Earlier we showed why, one day after JPM said that "the regime of buying the dips might be over and selling any rallies might be the new one", another major bank, this time Citigroup, said that after six years of outperformance, "fading EPS momentum and rising Fed funds mean that... we cut the US to Underweight."

Perhaps the most important observation Citi made was that the US economy is now precariously poised between Phase 3 and Phase 4 in the credit/equity cycle: "Phase 4 when both equity and credit sell-off sharply. It seems that we are now well into Phase 3 of the US credit/equity cycle although the ECB is trying to hold back the progression of this cycle, in the Eurozone."

 

How long the ECB keeps the US on life support may be the most important question of all as we enter 2016.
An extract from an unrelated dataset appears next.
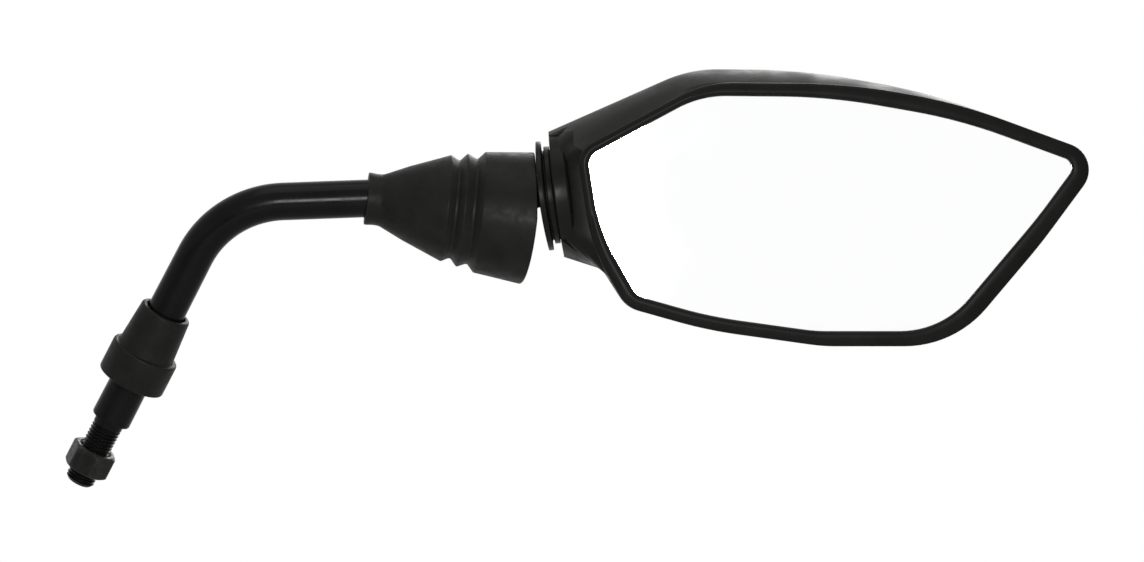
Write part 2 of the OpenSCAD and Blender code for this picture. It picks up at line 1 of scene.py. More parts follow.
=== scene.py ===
# A right-hand motorcycle mirror: bent stem, loose rubber boot, ball joint and moulded head.
# Sizes in this file are millimetres, and mesh_piece turns them into metres.
import json
import math

import bpy
import numpy as np
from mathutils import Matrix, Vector


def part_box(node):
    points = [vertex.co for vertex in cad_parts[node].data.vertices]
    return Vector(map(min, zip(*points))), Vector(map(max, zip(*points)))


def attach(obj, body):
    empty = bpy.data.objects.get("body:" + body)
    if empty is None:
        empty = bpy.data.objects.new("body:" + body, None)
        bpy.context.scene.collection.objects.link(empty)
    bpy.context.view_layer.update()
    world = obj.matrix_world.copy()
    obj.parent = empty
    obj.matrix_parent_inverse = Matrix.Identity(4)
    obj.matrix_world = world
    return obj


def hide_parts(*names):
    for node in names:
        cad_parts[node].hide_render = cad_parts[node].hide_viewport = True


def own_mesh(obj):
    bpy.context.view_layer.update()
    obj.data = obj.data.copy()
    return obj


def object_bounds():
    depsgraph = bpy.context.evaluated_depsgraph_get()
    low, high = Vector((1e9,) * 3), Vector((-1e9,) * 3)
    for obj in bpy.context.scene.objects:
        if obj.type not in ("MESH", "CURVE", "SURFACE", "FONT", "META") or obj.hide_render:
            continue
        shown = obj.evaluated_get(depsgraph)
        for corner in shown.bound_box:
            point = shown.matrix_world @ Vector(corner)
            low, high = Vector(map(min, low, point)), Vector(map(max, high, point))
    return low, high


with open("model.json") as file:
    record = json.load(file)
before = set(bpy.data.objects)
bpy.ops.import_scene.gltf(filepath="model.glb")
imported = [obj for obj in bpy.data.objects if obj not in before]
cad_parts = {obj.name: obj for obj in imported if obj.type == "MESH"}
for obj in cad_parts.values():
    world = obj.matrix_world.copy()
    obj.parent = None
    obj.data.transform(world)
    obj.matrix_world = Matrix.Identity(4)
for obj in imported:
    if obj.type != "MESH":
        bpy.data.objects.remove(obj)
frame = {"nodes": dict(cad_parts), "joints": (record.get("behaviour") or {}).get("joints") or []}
cad_low, cad_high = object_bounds()

# Studio
# A white surround and a pale floor well below the part, as for a catalogue picture.
# A near lamp in front makes the soft lights on the paint, and two more fill in from above
# and from behind.
scene = bpy.context.scene
scene.view_settings.view_transform = "Standard"
PHOTO_W, PHOTO_H = 1144, 562
PIXELS_PER_MM = 3.0
SHOULDER_PIXEL = (109.5, 419.5)
CAMERA_AWAY, SENSOR = 9000.0, 36.0
SIGHT_END_M = 100
view_x = (PHOTO_W / 2 - SHOULDER_PIXEL[0]) / PIXELS_PER_MM
view_z = (SHOULDER_PIXEL[1] - PHOTO_H / 2) / PIXELS_PER_MM
joints = {joint["name"]: joint for joint in frame["joints"]}
ball = 1000 * np.array(joints["head_swing"]["pos_m"])
camera = bpy.data.objects.new("camera", bpy.data.cameras.new("camera"))
scene.collection.objects.link(camera)
camera.location = (view_x / 1000, (ball[1] - CAMERA_AWAY) / 1000, view_z / 1000)
camera.rotation_euler = (math.radians(90), 0, 0)
camera.data.sensor_width = SENSOR
camera.data.lens = SENSOR * CAMERA_AWAY / (PHOTO_W / PIXELS_PER_MM)
camera.data.clip_end = SIGHT_END_M
scene.camera = camera


def lamp(name, place, size, power):
    """A square area lamp at a place in metres, turned towards the middle of the view."""
    light = bpy.data.lights.new(name, "AREA")
    light.size = size
    light.energy = power
    holder = bpy.data.objects.new(name, light)
    scene.collection.objects.link(holder)
    holder.location = place
    aim = Vector((view_x / 1000, 0, view_z / 1000)) - Vector(place)
    holder.rotation_euler = aim.to_track_quat("-Z", "Y").to_euler()
    holder.visible_camera = False


lamp("front_lamp", (0.085, -0.62, 0.085), 0.12, 2.3)
lamp("top_lamp", (0.1, -0.3, 1.3), 0.9, 4)
lamp("rear_lamp", (0.5, 1.4, 0.7), 0.8, 8)


def add(tree, kind, inputs=None, **settings):
    """A new node of a kind, with its settings and the values of its unlinked inputs."""
    node = tree.nodes.new("ShaderNode" + kind)
    for key, value in settings.items():
        setattr(node, key, value)
    for key, value in (inputs or {}).items():
        node.inputs[key].default_value = value
    return node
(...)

And while there is much more surprising gloom, if not all out doom, in the full report (link), it wasn't all bad. For Citi, the biggest bullish factor is that when looking at its "bear market checklist", only 3.5 factors are "flashing red":

What else would make us worry the next full-blown bear market is imminent? Figure 15 compares the current situation to the start of previous bear markets. In 2000, almost all our 16 checklist factors were flashing red. In 2007, we had 12.5 sending warning signals. This compares to 3.5 now, although this is up from just one in 2014. This bull market is definitely showing signs of old age but may not be finished yet. We will continue to watch these variables closely.

This is where we stand on Citi's current bear market checklist.

We wonder how many of "non-red" checks would be flashing angry burgundy, if it wasn't for the latent effect of $13 trillion in central bank liquidity injections, and what these checklists will show after a few more rate hikes and a few trillion in petrodollar FX reserve liquidations?